PaX is a kernel patch that protects us from stack and heap overflows. PaX does this by using ASLR (address space layout randomization), which uses random memory locations in memory. Each shellcode must use an address to jump to embedded in it in order to gain code execution and, because the address of the buffer in memory is randomised, this is much harder to achieve. PaX adds an additional layer of protection by keeping the data used by the program in a non-executable memory region, which means an attacker won’t be able to execute the code it managed to write into memory. In order to use PaX, we have to use a PaX-enabled kernel, such as hardened-sources.

PIE/PIC (position-independent code): Normally, an executable has a fixed base address where they are loaded.
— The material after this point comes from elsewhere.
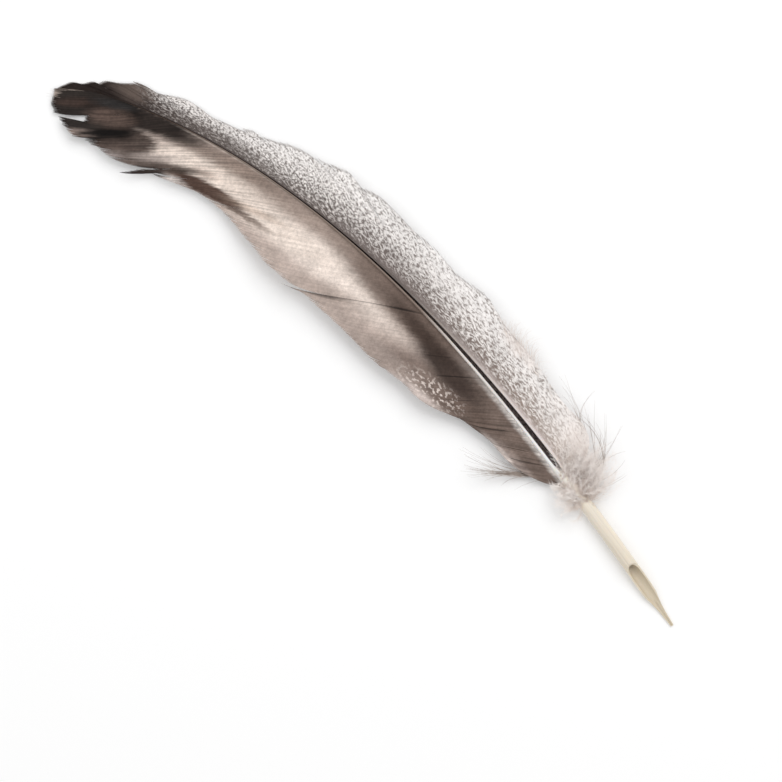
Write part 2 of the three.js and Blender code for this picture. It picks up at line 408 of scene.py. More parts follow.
# %% Marks on the shaft
groove_from = 50.4
groove_rim = 0.12
groove_floor = 0.4
hollow_tint = 0.6
slack = 0.02
s, w, z = coordinates(shaft).T
in_width = soft_step(groove_half(s) * (1 + groove_rim) - np.abs(w), 0.0, groove_rim)
groove_mask = in_width * (s > groove_from) * (z > groove_floor * shaft_height(s))
from_middle = np.hypot(w, z - barrel_middle)
in_bore = (from_middle < hollow_radius + slack) * (s < barrel_end + slack)
set_coordinates(shaft, place(s, w, z))
shaft.data.flip_normals()
around = 0.5 + np.arctan2(w, z - shaft_height(s) / 2) / (2 * pi)
add_map(shaft, "along_shaft", s / shaft_map_size[0], around)
add_tone(shaft, "groove", groove_mask)
add_tone(shaft, "hollow", hollow_tint * in_bore)
smooth(shaft, angle=38)
print("shaft faces after the knife:", len(shaft.data.polygons))

# %% [markdown]
# ## How barbs run
#
# A vane is not a sheet. It is a row of barbs, thin ribs that leave the shaft at a slant and hook on
# to each other with hairs too small to see. Where the hooks let go, the vane splits into locks.
#
# Each barb is known by its root, its distance along the shaft. Two curves then give all barbs of a
# vane: how much nearer the tip a barb ends than it starts, and how far to the side the vane reaches
# there. Locks change that a little. A lock may be longer or shorter than its neighbours, may swing
# towards the tip, and lies a little higher on one side, as slates do.

# %% The two vanes
mottled_vane = {
    "side": 1,
    "outline": [
        (50, 10.6), (56, 11.8), (62, 11.3), (70, 11.7), (78, 12.5), (86, 12.6), (91, 13.3),
        (96, 14.1), (101, 13.4), (107, 12.4), (114, 12.8), (122, 13.0), (130, 13.4),
        (135, 12.9), (138, 11.7), (142, 12.6), (148, 11.4), (156, 10.4), (162, 8.6),
        (168, 7.1), (174, 6.0), (180, 5.8), (186, 6.7), (190, 6.0), (194, 5.0), (199, 5.5),
        (203, 4.2), (207, 3.2), (208.5, 1.9), (210, 2.1), (213, 0.8), (216, 0.2), (220, -3.4)],
    "reach": [
        (43, 10), (51, 12), (64, 15.5), (80, 22), (100, 29), (130, 28), (160, 24), (180, 20),
        (200, 14.5), (208.7, 11)],
    "rise": 2.6,
    "wave": (0.45, 62, 0.9),
    # Locks that differ: first and last root, length there, swing towards the tip there, lift, and
    # the share of the barbs from which the lock has come loose, where that isn't near their roots
    "locks": [
        (70.5, 75, 1.03, 1.03, 0.6, 0.6, 0.1), (84, 89, 1.02, 1.02, -0.5, -0.5, 0.1),
        (108.5, 112, 0.96, 0.95, 0.4, 0.4, -0.1), (112, 118, 1.03, 1.02, -0.6, -0.2, 0.15),
        (140, 144, 1.05, 1.02, -0.7, -0.3, 0.1), (172.6, 175.4, 0.94, 0.92, 0.0, 0.2, -0.1),
        (175.4, 180, 1.05, 1.03, -0.5, 0.0, 0.15), (186, 191.2, 1.0, 1.03, 0.0, 0.0, 0.1),
        (191.2, 192.6, 0.92, 0.9, 0.3, 0.3, -0.1), (192.6, 197, 1.02, 1.0, -0.3, 0.0, 0.1),
        (197, 208.7, 1.0, 0.97, 0.0, 0.0, 0.1)],
    # Cracks: root, from and to share of the barb, depth of the painted shadow in it (below 0 is lighter)
    "cracks": [
        (58, 0.3, 1.0, 0.2), (96, 0.5, 1.0, 0.25), (112, 0.6, 1.0, 0.35), (140, 0.5, 1.0, 0.25),
        (175.4, 0.4, 1.0, 0.3), (191.4, 0.3, 1.0, 0.35)],
}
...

This is also the address that is added to the RVAs in order to calculate the address of the functions inside the executable. If the executable is compiled with PIE support, it can be loaded anywhere in memory, while it must be loaded at a fixed address if compiled with no PIE support. The PIE needs to be enabled if we want to use PaX to take advantage of ASLR.

RELRO (relocation read-only): When we run the executable, the loaded program needs to write into some sections that don’t need to be marked as writable after the application was started. Such sections are .actors, .dtors, .jcr, .dynamic, and .got [4]. If we mark those sections as read-only, an attacker won’t be able to use certain attacks that might be used when trying to gain code execution, such as overwriting entries in a GOT table.

SSP (stack-smashing protector) is used in user-mode; it protects against stack overflows by placing a canary on the stack. When an attacker wants to overflow the return EIP address on the stack, he must also overflow the randomly chosen canary. When that happens, the system can detect that the canary has been overwritten, in which case the application is terminated, thus not allowing an attacker to jump to an arbitrary location in memory and execute code from there.

RBAC (role-based access control): Note that RBAC is not the same as RSBAC, which we’ll present later on. The RBAC is an access control that can be used by SELinux, grsecurity, etc. By default, the creator of a file has total control over the file, while the RBAC forces the root user to have control of the file, regardless of who created it. Therefore all users on the system must follow the RBAC rules set by the administrator of the system.

Additionally, we can also use the following access control systems, which are used to control access between processes and objects. Normally, we have to choose one of the systems outlined below, because only one of the access control systems can be used at a time. Access control systems include the following:

  • SELinux (security-enhanced Linux)
  • AppArmor (application armour)

Grsecurity, which contains various patches that can be applied to the kernel to increase the security of a whole system. If we would like to enable grsecurity in the kernel, we must use a grsecurity-enabled kernel, which is hardened-sources. RSBAC (rule set-based access control): We must use the rsbac-sources kernel to build a kernel with rsbac support.